I can understand that, although the last I knew, the FFG version was pretty much the same as the GW 4th Edition... which was basically a copy of 2nd Edition. The only difference is that FFG added the Luck trait, which allowed you to reroll X number of times a game. I had an almost complete copy of 2nd Edition (everything but Dragons) that I traded years ago when Descent, 1st Edition came out. That's my point of reference because I traded it for a copy of that, Runebound, and several other games. I was in the position you are, which is having little interest in a game that's that simplistic, even for the nostalgia. As it turned out, I thought Runebound was a better game and system than Talisman ever was.
mezike's Avatar
mezike replied the topic: #310043 07 May 2020 04:33

Andi Lennon wrote: Mezike - Yeah that always confused me as a kid. I just assumed that my GURPS stuff was written by the same dude that penned my Sorcery! books. I didn't actually know until now that the American SJ wrote some of the FF books though! I'm guessing maybe Starship Traveller? That title was quite the departure.


Wiki-Fu says Scorpion Swamp, Demons of the Deep and Robot Commando. All three were favourites of ten year old me, although I recognise now that both the writing and adventure in the latter in particular was a touch ropey. I loved the ones that did something unusual with the format like building an army or having a vehicle or crew to manage alongside the regular adventure.

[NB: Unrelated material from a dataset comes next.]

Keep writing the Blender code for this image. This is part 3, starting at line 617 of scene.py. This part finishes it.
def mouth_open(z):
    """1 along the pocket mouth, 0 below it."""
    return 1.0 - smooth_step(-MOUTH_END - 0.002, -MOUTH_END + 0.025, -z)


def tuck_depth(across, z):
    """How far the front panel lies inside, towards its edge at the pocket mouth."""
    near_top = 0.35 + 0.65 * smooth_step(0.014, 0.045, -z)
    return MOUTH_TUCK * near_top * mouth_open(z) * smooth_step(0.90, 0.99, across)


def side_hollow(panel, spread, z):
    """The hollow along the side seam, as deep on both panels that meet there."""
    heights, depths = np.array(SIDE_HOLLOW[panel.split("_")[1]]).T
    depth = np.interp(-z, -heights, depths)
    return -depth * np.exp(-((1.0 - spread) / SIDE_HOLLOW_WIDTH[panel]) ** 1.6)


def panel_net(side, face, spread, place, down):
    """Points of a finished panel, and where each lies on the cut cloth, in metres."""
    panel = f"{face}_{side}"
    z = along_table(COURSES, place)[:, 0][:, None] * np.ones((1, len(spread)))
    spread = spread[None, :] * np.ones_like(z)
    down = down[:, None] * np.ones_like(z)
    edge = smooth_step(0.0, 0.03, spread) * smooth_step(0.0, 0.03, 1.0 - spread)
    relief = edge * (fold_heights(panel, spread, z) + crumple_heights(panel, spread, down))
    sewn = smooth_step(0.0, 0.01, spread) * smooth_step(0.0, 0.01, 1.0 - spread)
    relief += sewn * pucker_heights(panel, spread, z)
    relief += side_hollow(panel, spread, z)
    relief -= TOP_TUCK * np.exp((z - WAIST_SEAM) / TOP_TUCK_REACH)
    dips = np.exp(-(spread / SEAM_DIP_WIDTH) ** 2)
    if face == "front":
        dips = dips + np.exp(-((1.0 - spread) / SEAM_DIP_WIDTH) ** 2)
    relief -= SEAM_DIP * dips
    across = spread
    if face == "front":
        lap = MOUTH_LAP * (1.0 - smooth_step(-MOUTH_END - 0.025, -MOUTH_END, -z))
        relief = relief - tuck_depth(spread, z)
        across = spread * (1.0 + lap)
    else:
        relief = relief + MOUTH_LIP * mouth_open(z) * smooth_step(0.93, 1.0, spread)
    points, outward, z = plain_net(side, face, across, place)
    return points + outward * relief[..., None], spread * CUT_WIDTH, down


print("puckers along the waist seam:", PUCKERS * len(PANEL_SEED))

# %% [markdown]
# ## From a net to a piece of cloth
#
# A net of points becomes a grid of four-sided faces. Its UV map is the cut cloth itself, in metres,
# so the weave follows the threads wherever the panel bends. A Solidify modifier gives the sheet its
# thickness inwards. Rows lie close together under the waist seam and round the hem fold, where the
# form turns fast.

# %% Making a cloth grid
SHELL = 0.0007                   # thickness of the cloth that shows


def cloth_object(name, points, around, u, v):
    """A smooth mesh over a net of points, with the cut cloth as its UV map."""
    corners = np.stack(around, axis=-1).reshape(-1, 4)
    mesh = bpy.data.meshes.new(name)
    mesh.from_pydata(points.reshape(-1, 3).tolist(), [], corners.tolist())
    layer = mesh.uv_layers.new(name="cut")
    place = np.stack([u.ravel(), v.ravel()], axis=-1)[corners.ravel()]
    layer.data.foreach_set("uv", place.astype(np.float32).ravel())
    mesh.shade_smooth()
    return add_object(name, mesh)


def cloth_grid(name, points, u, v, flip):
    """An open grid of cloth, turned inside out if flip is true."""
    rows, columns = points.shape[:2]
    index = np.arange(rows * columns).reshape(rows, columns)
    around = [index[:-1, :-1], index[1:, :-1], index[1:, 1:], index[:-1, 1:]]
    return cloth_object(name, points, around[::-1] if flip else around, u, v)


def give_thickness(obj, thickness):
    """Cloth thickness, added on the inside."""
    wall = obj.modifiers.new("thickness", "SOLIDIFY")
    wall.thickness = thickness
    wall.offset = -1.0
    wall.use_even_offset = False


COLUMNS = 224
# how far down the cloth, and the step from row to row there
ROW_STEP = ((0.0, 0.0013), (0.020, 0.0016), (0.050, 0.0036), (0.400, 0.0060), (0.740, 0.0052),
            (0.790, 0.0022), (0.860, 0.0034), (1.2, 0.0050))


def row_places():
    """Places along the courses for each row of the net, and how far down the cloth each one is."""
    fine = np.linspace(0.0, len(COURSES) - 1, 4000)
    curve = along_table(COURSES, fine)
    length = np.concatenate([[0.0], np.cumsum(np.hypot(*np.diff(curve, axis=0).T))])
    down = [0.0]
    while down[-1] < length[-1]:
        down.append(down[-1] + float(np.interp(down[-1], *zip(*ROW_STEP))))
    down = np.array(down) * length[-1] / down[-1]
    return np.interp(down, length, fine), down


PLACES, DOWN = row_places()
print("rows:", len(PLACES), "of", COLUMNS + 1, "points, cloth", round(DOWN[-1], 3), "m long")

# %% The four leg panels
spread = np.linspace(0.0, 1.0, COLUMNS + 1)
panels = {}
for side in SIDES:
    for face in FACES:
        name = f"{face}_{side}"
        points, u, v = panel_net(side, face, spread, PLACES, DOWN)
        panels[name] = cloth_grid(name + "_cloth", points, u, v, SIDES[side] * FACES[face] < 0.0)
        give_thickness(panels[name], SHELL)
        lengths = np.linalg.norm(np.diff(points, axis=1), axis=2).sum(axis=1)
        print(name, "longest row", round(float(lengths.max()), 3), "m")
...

Starship Traveller I recall had a printing error that made it fiendishly difficult to play as it would randomly send you disoriented into the wrong part of the book and you would miss a crucial step to solving the seemingly impossible adventure. Firetop Mountain never struck me as one of the good ones though.

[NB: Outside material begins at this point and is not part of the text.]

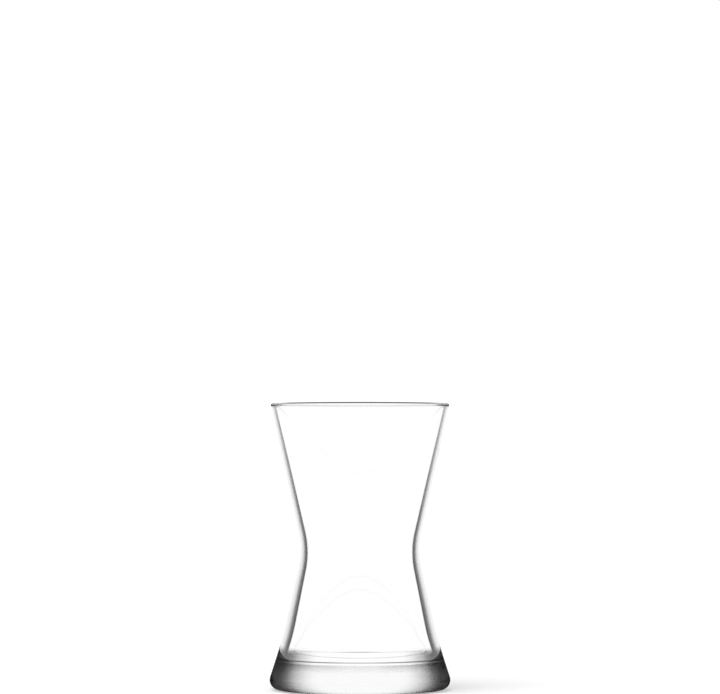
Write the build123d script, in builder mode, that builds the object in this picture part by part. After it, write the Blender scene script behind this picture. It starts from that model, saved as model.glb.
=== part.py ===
"""An hourglass tea glass of clear pressed glass, empty, standing on its heavy foot.

It is one piece: a slim cone that opens to the lip, a rounded waist, a cone that opens to the
foot, and a foot of solid glass under the cavity's floor. The lip is fire-polished to a full
round, and the underside has a shallow hollow, so that the glass stands on a flat ring.

Millimetres, +Z up. The origin is on the table, in the middle of the foot.
"""
from build123d import *
import math
import os

# Outside. The two cones are given where they would meet, before the corner is rounded.
height = 92.0  # table to the top of the lip
lip_reach = 28.65  # axis to the outermost line of the lip
waist_height = 44.9
waist_reach = 18.5  # axis to the corner where the two cones would meet
flare_height = 16.0
flare_reach = 25.05  # axis to the corner where the lower cone would meet the foot's side
foot_reach = 30.2  # axis to the corner where the foot's side would meet the table

# Wall thicknesses, measured level, and the solid glass of the foot.
lip_thickness = 1.4
bowl_wall = 1.02  # at the bowl's bend, before the bend is rounded
bowl_bend_height = 73.0
waist_wall = 2.26
heel_wall = 2.97  # where the cavity begins to flare towards its floor
heel_height = 19.0
floor_wall = 2.8  # beside the cavity's floor, before the floor's corner is rounded
floor_height = 10.0

# Roundings.
waist_round = 26.0
flare_round = 165.0
foot_round = 3.1
cavity_waist_round = 25.0
bowl_bend_round = 290.0
heel_round = 60.0
floor_round = 2.4

# Underside.
hollow_reach = 21.5  # axis to the inner edge of the ring that the glass stands on
hollow_rise = 0.8


def reach_between(low, high, level):
    """The distance from the axis, at a level, of the straight wall from low to high."""
    share = (level - low.Y) / (high.Y - low.Y)
    return low.X + share * (high.X - low.X)


def fitting_round(wanted, before, corner, after):
    """The rounding wanted at a corner, or less where it would take over half of a wall beside it."""
    turn = math.radians((corner - before).get_angle(after - corner))
    room = min((corner - before).length, (after - corner).length) / 2
    return min(wanted, room / math.tan(turn / 2))


def lip_tangent(corner, side):
    """Where the straight wall from corner runs into the lip: side is 1 outside, -1 inside."""
    to_lip = lip_centre - corner
    spread = math.degrees(math.asin(lip_round / to_lip.length))
    run = math.sqrt(to_lip.length ** 2 - lip_round ** 2)
    return corner + to_lip.normalized().rotate(Axis.Z, -side * spread) * run


# The lip is a full round.
lip_round = lip_thickness / 2
lip_centre = Vector(lip_reach - lip_round, height - lip_round)
lip_top = Vector(lip_centre.X, height)

# Corners of the outside, from the table up. X is the distance from the axis and Y the height.
foot_corner = Vector(foot_reach, 0)
flare_corner = Vector(flare_reach, flare_height)
waist_corner = Vector(waist_reach, waist_height)
lip_outside = lip_tangent(waist_corner, 1)

# Corners of the cavity, each set in from the outside by the wall beside it.
floor_outside = reach_between(foot_corner, flare_corner, floor_height)
floor_corner = Vector(floor_outside - floor_wall, floor_height)
heel_outside = reach_between(flare_corner, waist_corner, heel_height)
heel_corner = Vector(heel_outside - heel_wall, heel_height)
cavity_waist = Vector(waist_reach - waist_wall, waist_height)
bend_outside = reach_between(waist_corner, lip_outside, bowl_bend_height)
bowl_bend = Vector(bend_outside - bowl_wall, bowl_bend_height)
lip_inside = lip_tangent(bowl_bend, -1)

# The flat ring that the glass stands on, and the middle of the hollow inside it.
ring_edge = Vector(hollow_reach, 0)
hollow_top = Vector(0, hollow_rise)
floor_middle = Vector(0, floor_height)


# The glass: one half section, turned round the axis.
with BuildPart() as tea_glass:
    with BuildSketch(Plane.XZ) as half_section:
        with BuildLine() as outline:
            hollow_radius = (hollow_reach ** 2 + hollow_rise ** 2) / (2 * hollow_rise)
            flare_radius = fitting_round(flare_round, foot_corner, flare_corner, waist_corner)
            heel_radius = fitting_round(heel_round, cavity_waist, heel_corner, floor_corner)
            RadiusArc(hollow_top, ring_edge, hollow_radius)
            FilletPolyline(
                ring_edge, foot_corner, flare_corner, waist_corner, lip_outside,
                radius=[foot_round, flare_radius, waist_round],
            )
            ThreePointArc(lip_outside, lip_top, lip_inside)
            FilletPolyline(
                lip_inside, bowl_bend, cavity_waist, heel_corner, floor_corner, floor_middle,
                radius=[bowl_bend_round, cavity_waist_round, heel_radius, floor_round],
            )
            Line(floor_middle, hollow_top)
        make_face()
    revolve(axis=Axis.Z)

tea_glass.part.label = "tea_glass"

os.makedirs("parts", exist_ok=True)
export_step(tea_glass.part, "parts/tea_glass.step")

print("volume, cubic centimetres:", round(tea_glass.part.volume / 1000, 2))
print("size, millimetres:", tea_glass.part.bounding_box().size)
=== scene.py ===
import math

import bpy
from mathutils import Matrix, Vector


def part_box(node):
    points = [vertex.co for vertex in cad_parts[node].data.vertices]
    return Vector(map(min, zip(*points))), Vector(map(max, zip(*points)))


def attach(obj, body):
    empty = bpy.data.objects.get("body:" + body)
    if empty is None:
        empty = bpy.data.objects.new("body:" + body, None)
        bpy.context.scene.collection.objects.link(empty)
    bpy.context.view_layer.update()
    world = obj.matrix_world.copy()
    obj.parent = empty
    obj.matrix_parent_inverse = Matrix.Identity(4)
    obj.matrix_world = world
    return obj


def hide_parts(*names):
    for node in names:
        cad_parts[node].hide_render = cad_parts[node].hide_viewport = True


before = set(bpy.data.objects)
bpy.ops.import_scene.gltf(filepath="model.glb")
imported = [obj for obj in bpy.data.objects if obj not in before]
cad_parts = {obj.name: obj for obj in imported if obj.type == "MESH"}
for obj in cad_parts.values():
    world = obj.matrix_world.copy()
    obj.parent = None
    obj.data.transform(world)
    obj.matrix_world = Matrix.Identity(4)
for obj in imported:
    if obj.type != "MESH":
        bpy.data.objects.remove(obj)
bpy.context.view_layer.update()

scene = bpy.context.scene


# ---------------------------------------------------------------------------------------------
# The glass. One piece of soda-lime glass, pressed in a mould and fire-polished: a cone that opens to
# the lip, a rounded waist, a cone that opens to the foot, and a foot of solid glass. It is turned
# here from one half section, given by its corners and their roundings.
# ---------------------------------------------------------------------------------------------
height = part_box("tea_glass")[1].z        # table to the top of the lip
lip_reach = 0.02865                      # axis to the outermost line of the lip
waist_height = 0.0449
waist_reach = 0.0185                     # where the two cones would meet
flare_height = 0.016
flare_reach = 0.02505
foot_reach = 0.0302                      # where the foot's side would meet the table
floor_height = 0.010                     # the solid glass under the cavity

lip_thickness = 0.0014
bowl_wall = 0.00102                      # walls are measured level
bowl_bend_height = 0.073
waist_wall = 0.00226
heel_wall = 0.00297                      # where the cavity begins to flare towards its floor
heel_height = 0.019
floor_wall = 0.0028

waist_round = 0.026
flare_round = 0.165
foot_round = 0.0031
cavity_waist_round = 0.025
bowl_bend_round = 0.290
heel_round = 0.060
floor_round = 0.0024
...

I know I'm going off on a tangent to the original article but maaaan, I had so many of these books. I collected them right up to the early nineties and had a whole shelf full, at least fifty or sixty books along with Sourcery!, Way of the Tiger, clash of princes, the Knightmare books and a couple other ones. There were only one or two of the original FF run that I didn't get along the way. I have no idea what happened to them, after I left home my folks were in the habit of ditching my stuff at car boot sales so they probably got sold for pennies. I picked up a couple in recent years at charity/thrift stores but neither spawn was interested, probably a good thing as I don't need nostalgia collecting in my life right now! I did read Destiny Quest by Michael Ward a few years back which does something really innovative with the genre and was significantly less pulpy than most of those 80s/90s books.

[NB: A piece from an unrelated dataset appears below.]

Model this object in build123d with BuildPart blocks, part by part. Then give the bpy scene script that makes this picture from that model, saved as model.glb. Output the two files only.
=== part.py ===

Just talking about it makes me want to get a copy of Freeway Fighter, and about fifteen others.
Nodens's Avatar
Nodens replied the topic: #310084 08 May 2020 02:44
A couple of buddies and I played Talisman to death in what must have been 1987. Because it was so popular, one of us went out and bought the Wizard game. This and Chill and Warlock were published in the same Schmidt Spiele line at that time.
Even as 13 year old kids we saw it as a cash-in from the books and soon decided that the Wizard game sucked, didn't even finish that first game and played something else. I was and still am very interested in Chill and Warlock, but that experience made me wary.
Talisman is one of the great classics, if one likes it or not. Yes it is simple, but that is the point. One gets to playing the actual game faster that way, maybe. I've seen people so inebriated there was no discernible speech left, but they could do their turn.
Andi Lennon's Avatar
Andi Lennon replied the topic: #310158 10 May 2020 21:05
Jackwraith- I guess i just miss the old standees, character sheets and old school ephemera. When paired with a modern production sheen the archaic mechanics seem out of kilter. Like two cogs whose teeth don't quite interlock somehow.
Andi Lennon's Avatar
Andi Lennon replied the topic: #310159 10 May 2020 21:15
Mezike- Yes! Eight year old me struggled with Starship Traveller to the point of total exasperation and in later years i often wondred if there had been a printing error or omission, as even when cheating my bollocks off I still couldn't figure out how to proceed without travelling in loops. My childhood was absolutely drenched in these books. My mother was a librarian and couldn't afford childcare on that kind of income so every afternoon after school i would spend a few hours with her at work and fortunately this particular library had a 'young adult' section that was pretty generously stocked with Choose Your Own Adventure, Fighting Fantasy and their various offshoots and imitators. Amongst my other favourite series were Time Machine and Joe Dever's Lone Wolf series. I also remember one birthday when i was incredibly excited to receive the one (to my knowledge) Two Player Fighting Fantasy book package. I don't remember much of that particular title now other than one of the protagonists was named "Clovis' and the interaction between players was pretty minimal. I also remember stumbling upon a really arcane and creepy Gamebook called 'The Black Pyramid' that unsettled me thoroughly, can't remember which series it was from though. For me the high-point probably remains the Sorcery! series. It was really inventive and immersive from memory. Does anyone else also remember 'Proteus' magazine? It was short lived monthly periodical offering similar types of adventures. I used to put the centrefold posters on my 1987 bedroom wall. Sadly these days i don't even own a single title anymore. A turbulent adolescence and 20's saw them all scattered to the wind- hopefully into the hands of other impressionable youth.
Andi Lennon's Avatar
Andi Lennon replied the topic: #310163 10 May 2020 21:47
Nodens, hahahaha absolutely. Talisman is definitely a game that is enhanced by the repeated consumption of fermented vegetable drinks! That birthday session i mentioned spanned around 6-7 hours and by the tail end of it there was more than one crown of command swimming before my eyes. Although by that stage i believe it probably added to the customary squabbling, especially when one of the players returned from a sojourn to the garden carrying a 'gavel'.